Beyond that, some shading from direct sun would likely be very beneficial. Would certainly reduce water stress while new roots generate. Keeping the soil cool and moist but not wet would be beneficial as Im sure you know. Judging from the pic, that probable won't be an issue.
As for Acer gresium, they actually seem to be more forgiving to girdling. I have seen where trees were kept in those tree band pots for too long and been potted up. Those roots had actually grafted on top of the original flare, and the tree was non the worse for the experience. I assume since the bark is so thin and sheds annually, that this facilitates the grafting. If you look online at mature Paperbarks, I don't believe you will find many with indications of bark inclusions at branch points. I know I don't remember seeing any despite some tight angles. That also would seem to suggest that they self graft freely.
Hi ARktrees. I"m 6a eastern PA. For some reason my website is always defaulting to 10 and I forgot to change it.
I really do strongly suggest you set up shade cloth to keep your new tree as shaded AS MUCH AS POSSIBLE for at least the rest of the summer. Don't let the rootball dry out either, but don't keep it wet. Going to have to check it daily, and learn how much to water to keep it there.
ummm......I'm thinking I will take action on your advice. I do want this tree to survive after all this and it was not an inexpensive item. I really like this tree also. It happens to get all afternoon sun so it's at the worst exposure for fatigue. Would a big piece of flexible screen cloth be sufficient? I would hang it standing in front of it on to big "sticks" in the ground. Maybe I could double the cloth for extra screening. Thanks for any comments.
after reading your post closer I see you're talking about a shade cloth, not a flexible window screen. "Shade as much as possible." (after clicking away from the last window I notice it was saying zone 10.) I have no idea why it keeps switching back to 10...anyway, you know I'm in 6a).
Again, shade cloth as best you can. The goal is to reduce stress on the root system/tree, while maintaining the photosynthetic machines (leaves) as much as reasonable to make the products needed to grow more roots. If they burn due to the roots not being able to keep up, then their capacity is reduced. Now is peak solar intensity, and very near peak temps. Get that shade cloth up. Zone does not matter (and yes I had saw you post of being in Pa 6a) at this point.
No shade cloth locally, I won't have any for another five days, on order. However, I'm going to build the simple structure for the cloth now and can drape something else over in the high heat. I'm glad you've encouraged me to do this. The tree still looks good. It's holding up right now, but it's only four days in! Looking forward to getting it shaded!
Diegojames, on the upper right of the page you'll see 'Your Profile' (next to your nick name), click that, on the page just below Gender is a place to put your Gardening Zone, put your correct zone there and save changes and it won't keep defaulting to the wrong zone. :)

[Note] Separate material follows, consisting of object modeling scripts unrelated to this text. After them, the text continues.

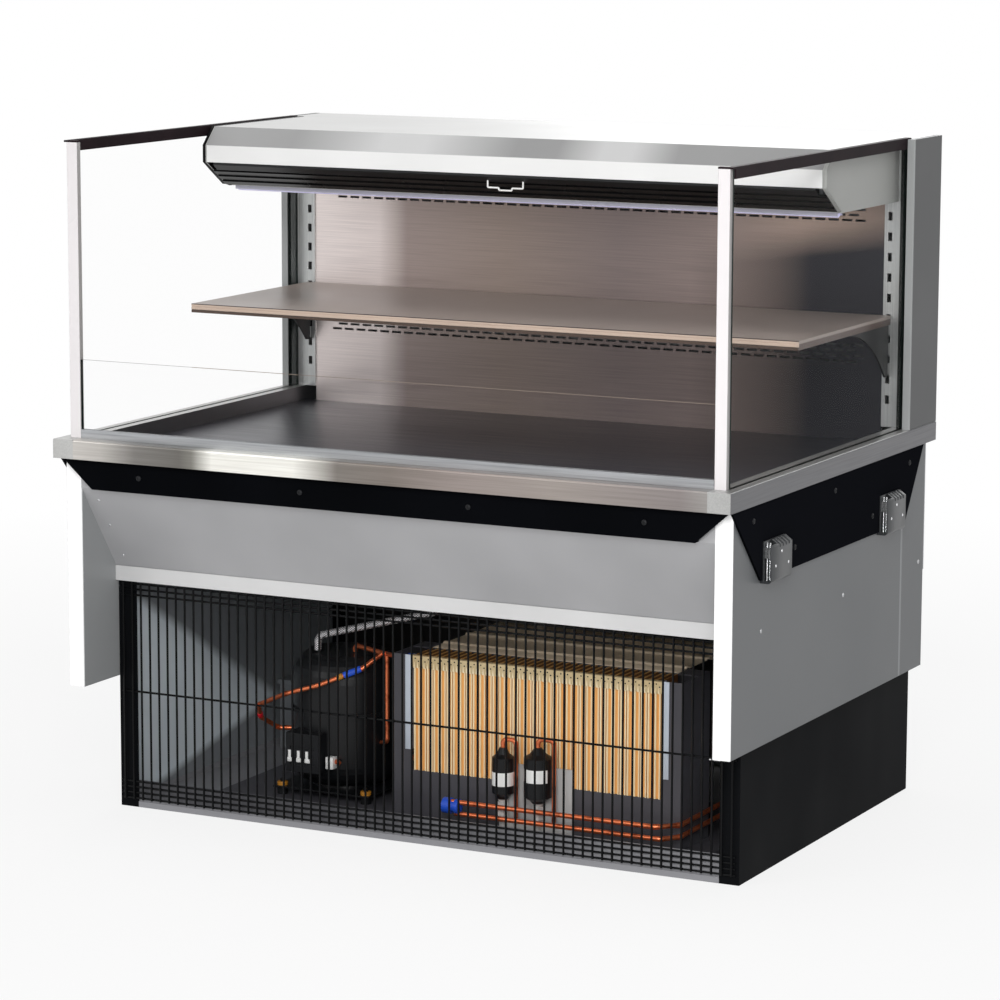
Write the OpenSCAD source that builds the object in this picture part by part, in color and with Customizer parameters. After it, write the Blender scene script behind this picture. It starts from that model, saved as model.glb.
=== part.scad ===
// Drop-in refrigerated display case: an open-fronted chilled well that hangs by its
// counter rim, with a shelf, a lit hood, a pull-down night curtain and its own
// condensing unit behind a wire grille. Front is -Y, +Z is up, the origin is on the
// floor below the middle of the rim. Left and right are the customer's.

/* [Counter rim] */
// Width over the counter rim
rim_w = 1200; // [1100:1:1300]
// Depth over the counter rim
rim_d = 870; // [850:1:900]
// Height of the rim's folded edge
rim_h = 32; // [26:1:40]
// Height of the rim's underside above the floor
rim_z = 606; // [600:1:630]
// Width of the front and rear rails of the rim, seen from above
rim_rail_d = 46; // [42:1:52]
// Width of the side rails of the rim, seen from above
rim_rail_w = 38; // [36:1:44]
// Rounding of the rim's upper outer edge
rim_edge_r = 3; // [1:0.5:4]
// Height that the lip hangs below the rest of the rim's underside
rim_lip = 2; // [1:0.5:3]

/* [Body] */
// Distance from the rim's side edge in to the side panel
panel_inset = 7; // [6:0.5:9]
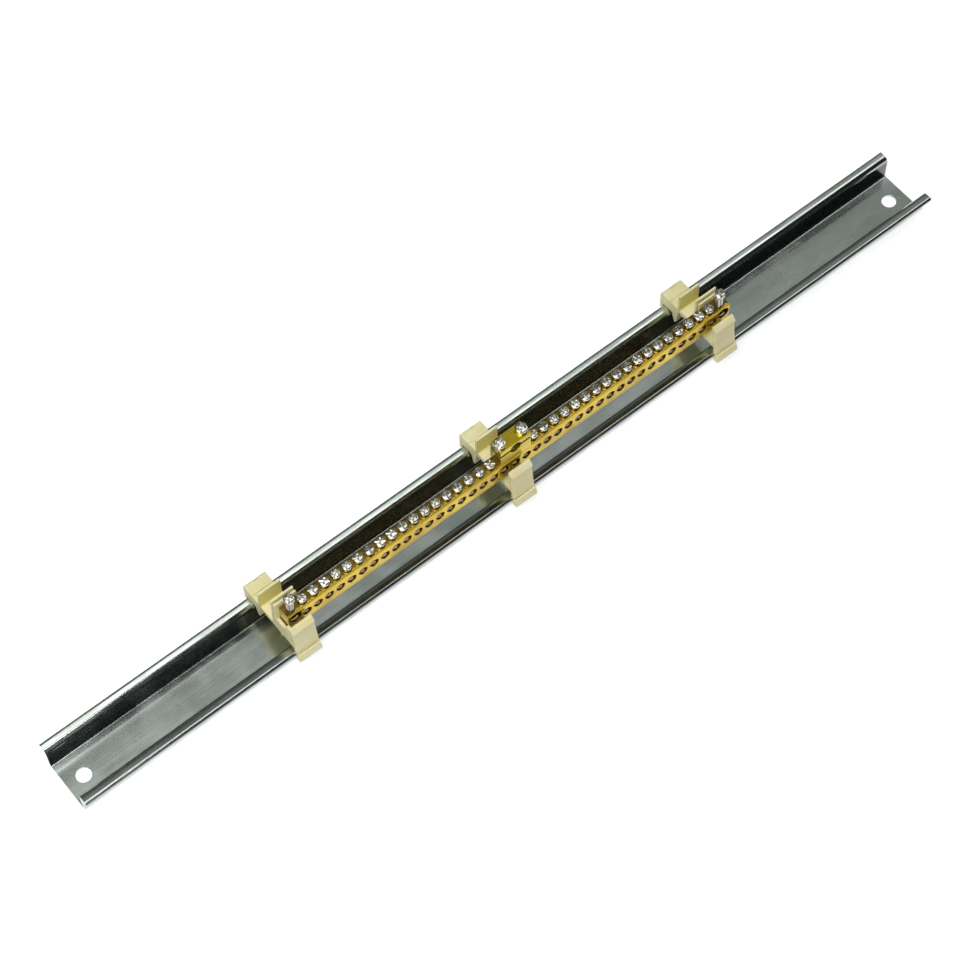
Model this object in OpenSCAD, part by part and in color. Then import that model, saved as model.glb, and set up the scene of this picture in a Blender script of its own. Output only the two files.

P.S. Good luck with your tree!
Thanks ghostlyvision. That profile page is pesky for me. One of the two email fields turns to my screen name right after loading and it looks correct. But then after making changes it gives error message that both fields must be a proper email address, and then the changes that were made are lost and you must go back and change everything again! Got the zone right now!